◆ **Material**:
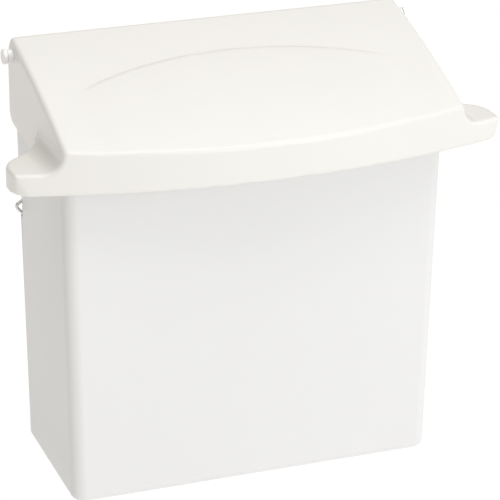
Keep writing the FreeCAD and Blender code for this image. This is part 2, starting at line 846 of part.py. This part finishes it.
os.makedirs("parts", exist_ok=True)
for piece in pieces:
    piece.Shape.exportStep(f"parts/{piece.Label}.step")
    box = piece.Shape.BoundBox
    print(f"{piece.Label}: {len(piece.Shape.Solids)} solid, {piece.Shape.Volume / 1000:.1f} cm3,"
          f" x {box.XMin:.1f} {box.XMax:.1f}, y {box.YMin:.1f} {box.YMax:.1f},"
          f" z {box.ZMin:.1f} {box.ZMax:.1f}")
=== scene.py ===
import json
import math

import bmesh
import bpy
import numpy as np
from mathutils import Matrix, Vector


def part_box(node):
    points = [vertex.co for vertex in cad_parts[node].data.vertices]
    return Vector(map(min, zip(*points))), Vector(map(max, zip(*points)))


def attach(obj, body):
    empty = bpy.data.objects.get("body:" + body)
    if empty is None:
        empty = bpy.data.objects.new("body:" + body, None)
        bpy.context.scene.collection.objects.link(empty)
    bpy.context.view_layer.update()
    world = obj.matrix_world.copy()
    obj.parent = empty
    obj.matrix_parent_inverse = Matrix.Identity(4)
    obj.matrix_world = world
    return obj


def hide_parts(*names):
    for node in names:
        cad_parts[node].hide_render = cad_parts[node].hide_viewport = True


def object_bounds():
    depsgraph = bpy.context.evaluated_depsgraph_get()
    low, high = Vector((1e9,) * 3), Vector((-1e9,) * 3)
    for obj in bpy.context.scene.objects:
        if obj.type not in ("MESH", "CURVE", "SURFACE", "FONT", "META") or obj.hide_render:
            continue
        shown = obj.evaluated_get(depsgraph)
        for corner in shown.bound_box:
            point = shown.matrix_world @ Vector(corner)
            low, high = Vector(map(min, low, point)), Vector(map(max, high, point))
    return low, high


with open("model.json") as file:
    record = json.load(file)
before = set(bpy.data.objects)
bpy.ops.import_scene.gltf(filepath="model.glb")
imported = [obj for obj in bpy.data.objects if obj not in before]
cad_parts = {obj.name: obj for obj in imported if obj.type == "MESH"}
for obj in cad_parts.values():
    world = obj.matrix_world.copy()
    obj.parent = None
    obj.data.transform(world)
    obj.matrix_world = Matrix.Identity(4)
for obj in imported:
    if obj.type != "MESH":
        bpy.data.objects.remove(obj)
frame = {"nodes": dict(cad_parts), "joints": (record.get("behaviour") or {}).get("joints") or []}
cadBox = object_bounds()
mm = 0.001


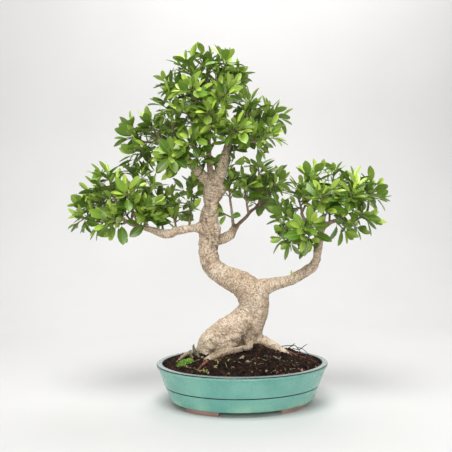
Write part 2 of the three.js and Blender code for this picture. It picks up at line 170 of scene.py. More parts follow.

◆ **Work instructions**:
Above are some records; extract every one of them exactly.

◆ **Output**:
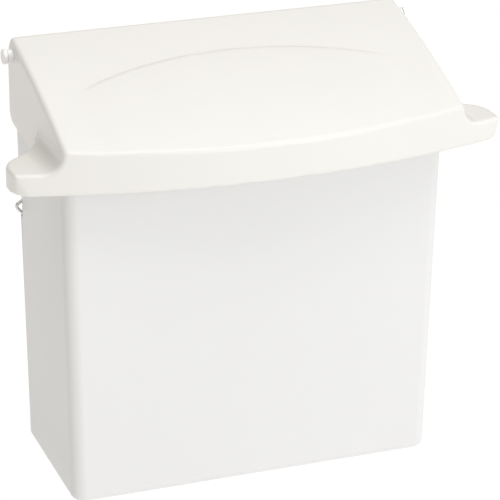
Keep writing the FreeCAD and Blender code for this image. This is part 2, starting at line 846 of part.py. This part finishes it.
os.makedirs("parts", exist_ok=True)
for piece in pieces:
    piece.Shape.exportStep(f"parts/{piece.Label}.step")
    box = piece.Shape.BoundBox
    print(f"{piece.Label}: {len(piece.Shape.Solids)} solid, {piece.Shape.Volume / 1000:.1f} cm3,"
          f" x {box.XMin:.1f} {box.XMax:.1f}, y {box.YMin:.1f} {box.YMax:.1f},"
          f" z {box.ZMin:.1f} {box.ZMax:.1f}")
=== scene.py ===
import json
import math

import bmesh
import bpy
import numpy as np
from mathutils import Matrix, Vector


def part_box(node):
    points = [vertex.co for vertex in cad_parts[node].data.vertices]
    return Vector(map(min, zip(*points))), Vector(map(max, zip(*points)))


def attach(obj, body):
    empty = bpy.data.objects.get("body:" + body)
    if empty is None:
        empty = bpy.data.objects.new("body:" + body, None)
        bpy.context.scene.collection.objects.link(empty)
    bpy.context.view_layer.update()
    world = obj.matrix_world.copy()
    obj.parent = empty
    obj.matrix_parent_inverse = Matrix.Identity(4)
    obj.matrix_world = world
    return obj


def hide_parts(*names):
    for node in names:
        cad_parts[node].hide_render = cad_parts[node].hide_viewport = True


def object_bounds():
    depsgraph = bpy.context.evaluated_depsgraph_get()
    low, high = Vector((1e9,) * 3), Vector((-1e9,) * 3)
    for obj in bpy.context.scene.objects:
        if obj.type not in ("MESH", "CURVE", "SURFACE", "FONT", "META") or obj.hide_render:
            continue
        shown = obj.evaluated_get(depsgraph)
        for corner in shown.bound_box:
            point = shown.matrix_world @ Vector(corner)
            low, high = Vector(map(min, low, point)), Vector(map(max, high, point))
    return low, high


with open("model.json") as file:
    record = json.load(file)
before = set(bpy.data.objects)
bpy.ops.import_scene.gltf(filepath="model.glb")
imported = [obj for obj in bpy.data.objects if obj not in before]
cad_parts = {obj.name: obj for obj in imported if obj.type == "MESH"}
for obj in cad_parts.values():
    world = obj.matrix_world.copy()
    obj.parent = None
    obj.data.transform(world)
    obj.matrix_world = Matrix.Identity(4)
for obj in imported:
    if obj.type != "MESH":
        bpy.data.objects.remove(obj)
frame = {"nodes": dict(cad_parts), "joints": (record.get("behaviour") or {}).get("joints") or []}
cadBox = object_bounds()
mm = 0.001


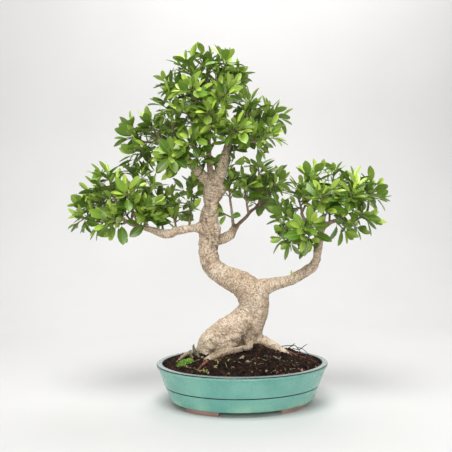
Write part 2 of the three.js and Blender code for this picture. It picks up at line 170 of scene.py. More parts follow.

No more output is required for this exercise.